Within the data that follows, set down exactly the lines from the one containing "stand = collar_stand(neck_edge(left, back, right))" through the one containing "if empty is", both ends included.

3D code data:
--------------------

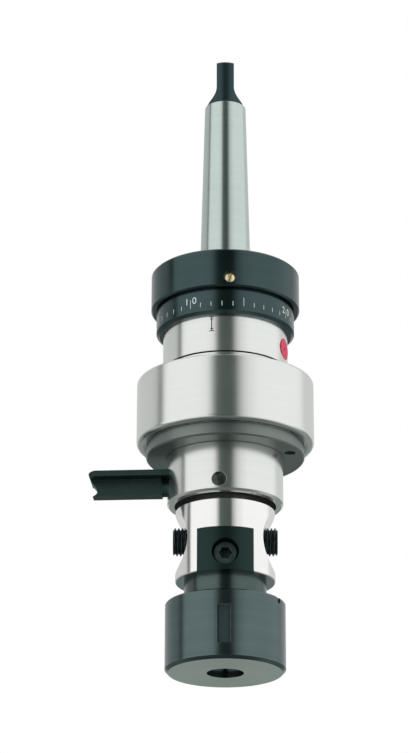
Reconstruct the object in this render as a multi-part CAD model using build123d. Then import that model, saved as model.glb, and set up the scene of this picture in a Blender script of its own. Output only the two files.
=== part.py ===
from build123d import *
import math
import os

# Reversing tapping head with a Morse taper shank.
# Origin on the axis at the gauge plane of the taper, +Z towards the tang, the front is -Y.
# Lengths are millimetres. Azimuths are degrees from the front, growing towards +X.

os.makedirs("parts", exist_ok=True)

# Fits and gaps: running fits, press seats, faces that stay just apart, and loose room
RUN_CLEAR = 0.05
SEAT_CLEAR = 0.02
FACE_GAP = 0.1
LOOSE = 0.3

# Morse taper No. 2 with tang
TAPER_GAUGE_D = 17.78
TAPER_RATE = 0.04995
TAPER_LARGE_LEN = 5.0
TANG_TIP_Z = 75.0
GROUND_TAPER_TOP_Z = 58.4
TANG_THICKNESS = 6.3
TANG_WIDTH_R = 6.6
TANG_FLAT_LEN = 10.0
TANG_FILLET_R = 6.0
TANG_TIP_CHAMFER = 0.8

# Stack of heights, from the gauge plane down to the nut
GAUGE_TO_RING = 8.2
RING_HEIGHT = 14.0
SCALE_HEIGHT = 9.2
SLEEVE_BELOW_SCALE = 13.6
NECK_TO_BODY = 4.3
BODY_HEIGHT = 23.3
COVER_HEIGHT = 4.6
STOP_SLEEVE_HEIGHT = 17.3
FLOAT_GAP = 1.9
SPINDLE_HEIGHT = 25.4
NECK_HEIGHT = 7.6
NUT_HEIGHT = 24.0
RING_TOP_Z = -GAUGE_TO_RING
RING_BOTTOM_Z = RING_TOP_Z - RING_HEIGHT
SCALE_BOTTOM_Z = RING_BOTTOM_Z - SCALE_HEIGHT
SLEEVE_SEAM_Z = SCALE_BOTTOM_Z - SLEEVE_BELOW_SCALE
BODY_TOP_Z = SLEEVE_SEAM_Z - NECK_TO_BODY
BODY_BOTTOM_Z = BODY_TOP_Z - BODY_HEIGHT
COVER_BOTTOM_Z = BODY_BOTTOM_Z - COVER_HEIGHT
STOP_BOTTOM_Z = COVER_BOTTOM_Z - STOP_SLEEVE_HEIGHT
SPINDLE_TOP_Z = STOP_BOTTOM_Z - FLOAT_GAP
SPINDLE_BOTTOM_Z = SPINDLE_TOP_Z - SPINDLE_HEIGHT
NUT_TOP_Z = SPINDLE_BOTTOM_Z - NECK_HEIGHT
NUT_BOTTOM_Z = NUT_TOP_Z - NUT_HEIGHT

# Outer radii
RING_R = 26.3
SCALE_R = 24.4
SLEEVE_R = 22.0
BODY_R = 31.0
COVER_R = 27.6
STOP_SLEEVE_R = 20.1
SPINDLE_R = 17.2
NECK_R = 14.15
NUT_R = 20.6

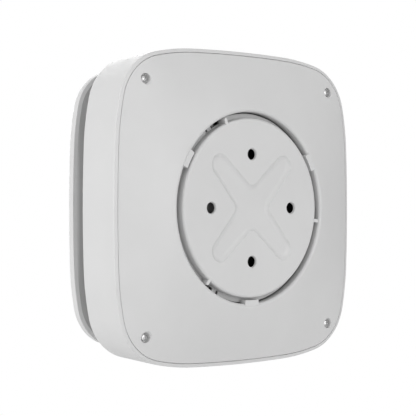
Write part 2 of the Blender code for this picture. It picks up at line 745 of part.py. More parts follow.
def sound_outlet():
    """The slotted neck, with the sloping flange that closes the back of the front plate."""
    outer, inner = -NECK_INSET, -NECK_INSET - NECK_WALL
    edge = -PLATE_INSET - PLATE_BAND - CLEARANCE
    foot, root = SHELL_FRONT + CLEARANCE, PLATE_REAR - FLANGE_DROP
    corners = (
        (inner, foot),
        (outer, foot),
        (outer, root - NECK_FILLET),
        (outer + NECK_FILLET, root),
        (edge, PLATE_REAR),
        (edge, PLATE_REAR + FLANGE_SKIN),
        (outer + NECK_FILLET, root + FLANGE_SKIN),
        (inner, root + FLANGE_SKIN),
    )
    outlet = loft("sound_outlet", [plate_outline(*corner) for corner in corners], WHITE, closed=True)
    reach = WIDTH / 2
    near = foot + (root - NECK_FILLET - foot - SLOT_HEIGHT) / 2
    for number in range(SLOTS_A_SIDE):
        middle = (number - (SLOTS_A_SIDE - 1) / 2) * SLOT_PITCH
        low, high = middle - SLOT_WIDTH / 2, middle + SLOT_WIDTH / 2
        far = near + SLOT_HEIGHT
        across = box(f"slot_x_{number}", (-reach, low, near), (reach, high, far), into=CUTTERS)
        upright = box(f"slot_y_{number}", (low, -reach, near), (high, reach, far), into=CUTTERS)
        cut(outlet, across, upright)


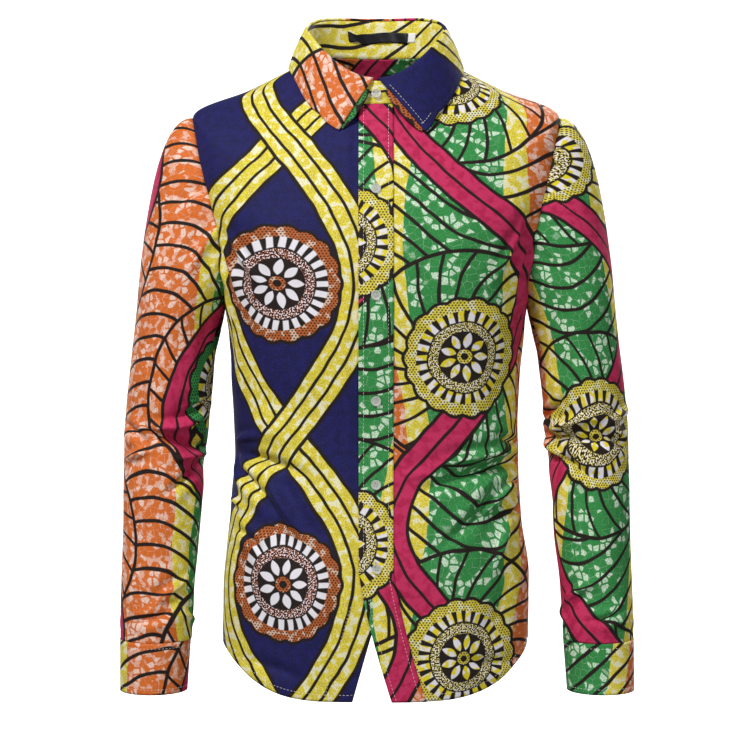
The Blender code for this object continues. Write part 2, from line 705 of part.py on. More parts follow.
def main():
    clear_scene()
    shirt = bpy.data.collections.new("african_print_shirt")
    bpy.context.scene.collection.children.link(shirt)

    navy = (0.012, 0.011, 0.10)
    green = (0.05, 0.30, 0.08)
    yellow = (0.78, 0.66, 0.03)
    orange = (0.74, 0.20, 0.03)
    magenta = (0.58, 0.03, 0.12)
    black = (0.02, 0.02, 0.022)
    white = (0.85, 0.85, 0.83)
    clear = (0.70, 0.70, 0.66)
    cotton = 0.78

    left, left_normals = front_panel(left_start, LEFT_FRONT_FOLDS, stays_out)
    right, _ = front_panel(right_start, RIGHT_FRONT_FOLDS, under_left_front)
    shell(shirt, "front_left", left, CLOTH_WALL, green, cotton)
    shell(shirt, "front_right", mirrored(right), CLOTH_WALL, navy, cotton)
    back = back_panel()
    shell(shirt, "back", back, CLOTH_WALL, yellow, cotton)

    lift = (CLOTH_WALL + BAND_WALL) / 2.0 + SEAM_GAP
    band = left[:, :3] + left_normals[:, :3] * lift
    shell(shirt, "placket_band", band, BAND_WALL, yellow, cotton)
    front_buttons(shirt, band, clear)

    left_loop = armhole_loop(left, back)
    right_loop = armhole_loop(right, mirrored(back)[:, ::-1])
    left_arm = sleeve(left_loop, LEFT_ARM_LEAN, LEFT_SLEEVE_FOLDS)
    right_arm = mirrored(sleeve(right_loop, RIGHT_ARM_LEAN, RIGHT_SLEEVE_FOLDS))
    shell(shirt, "sleeve_left", left_arm, CLOTH_WALL, orange, cotton, closed=True)
    shell(shirt, "sleeve_right", right_arm, CLOTH_WALL, orange, cotton, closed=True)
    left_cuff = cuff(LEFT_ARM_LEAN)
    right_cuff = mirrored(cuff(RIGHT_ARM_LEAN))
    shell(shirt, "cuff_left", left_cuff, CUFF_WALL, magenta, cotton)
    shell(shirt, "cuff_right", right_cuff, CUFF_WALL, magenta, cotton)
    cuff_button(shirt, "button_cuff_left", left_cuff, 1.0, clear)
    cuff_button(shirt, "button_cuff_right", right_cuff, -1.0, clear)

    stand = collar_stand(neck_edge(left, back, right))
    shell(shirt, "collar_stand", stand, COLLAR_WALL, yellow, cotton)
    shell(shirt, "collar_leaf", collar_leaf(), COLLAR_WALL, orange, cotton)
    stand_button(shirt, stand, clear)

    under = COLLAR_WALL / 2.0 + SEAM_GAP + TRIM_WALL / 2.0
    label = strip_inside_stand(stand, LABEL_START, LABEL_END, LABEL_WIDTH, under)
    shell(shirt, "neck_label", label, TRIM_WALL, black, 0.4)
    tab_start = LABEL_END + SEAM_GAP
    tab = strip_inside_stand(stand, tab_start, tab_start + TAB_LENGTH, TAB_WIDTH, under)
    shell(shirt, "size_tab", tab, TRIM_WALL, white, 0.6)


main()
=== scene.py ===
"""Looks of the men's long-sleeved shirt: fine cloth, print, stitches and buttons over its frame.

Form sizes are in millimetres, as in the part's source, and are turned into metres when a mesh is
made. X runs to the wearer's left and the front faces -Y.
"""

import math
from collections import namedtuple

import bmesh
import bpy
import numpy as np
from mathutils import Matrix, Vector


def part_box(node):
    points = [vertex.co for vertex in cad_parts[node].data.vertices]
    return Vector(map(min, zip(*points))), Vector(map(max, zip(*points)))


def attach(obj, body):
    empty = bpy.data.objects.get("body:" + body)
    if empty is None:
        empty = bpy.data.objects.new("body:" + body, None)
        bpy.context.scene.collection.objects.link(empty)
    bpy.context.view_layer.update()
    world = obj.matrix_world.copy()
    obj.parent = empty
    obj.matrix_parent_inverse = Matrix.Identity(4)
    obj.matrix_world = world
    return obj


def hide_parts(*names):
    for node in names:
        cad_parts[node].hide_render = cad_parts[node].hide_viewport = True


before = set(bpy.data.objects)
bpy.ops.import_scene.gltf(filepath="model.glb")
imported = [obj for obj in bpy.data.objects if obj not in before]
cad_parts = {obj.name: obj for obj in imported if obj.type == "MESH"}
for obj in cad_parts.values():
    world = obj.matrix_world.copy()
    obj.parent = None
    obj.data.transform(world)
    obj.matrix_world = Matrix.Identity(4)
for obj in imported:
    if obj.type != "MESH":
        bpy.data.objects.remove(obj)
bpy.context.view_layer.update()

MM = 0.001

# Walls and gaps
CLOTH_WALL = 0.9
BAND_WALL = 0.9
COLLAR_WALL = 1.5
CUFF_WALL = 1.6
TRIM_WALL = 0.5
SEAM_GAP = 0.3
LAYER_GAP = 0.5
CAD_CLOTH_WALL = 1.2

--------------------

RESPONSE TO THE EXERCISE
    stand = collar_stand(neck_edge(left, back, right))
    shell(shirt, "collar_stand", stand, COLLAR_WALL, yellow, cotton)
    shell(shirt, "collar_leaf", collar_leaf(), COLLAR_WALL, orange, cotton)
    stand_button(shirt, stand, clear)

    under = COLLAR_WALL / 2.0 + SEAM_GAP + TRIM_WALL / 2.0
    label = strip_inside_stand(stand, LABEL_START, LABEL_END, LABEL_WIDTH, under)
    shell(shirt, "neck_label", label, TRIM_WALL, black, 0.4)
    tab_start = LABEL_END + SEAM_GAP
    tab = strip_inside_stand(stand, tab_start, tab_start + TAB_LENGTH, TAB_WIDTH, under)
    shell(shirt, "size_tab", tab, TRIM_WALL, white, 0.6)


main()
=== scene.py ===
"""Looks of the men's long-sleeved shirt: fine cloth, print, stitches and buttons over its frame.

Form sizes are in millimetres, as in the part's source, and are turned into metres when a mesh is
made. X runs to the wearer's left and the front faces -Y.
"""

import math
from collections import namedtuple

import bmesh
import bpy
import numpy as np
from mathutils import Matrix, Vector


def part_box(node):
    points = [vertex.co for vertex in cad_parts[node].data.vertices]
    return Vector(map(min, zip(*points))), Vector(map(max, zip(*points)))


def attach(obj, body):
    empty = bpy.data.objects.get("body:" + body)
    if empty is None:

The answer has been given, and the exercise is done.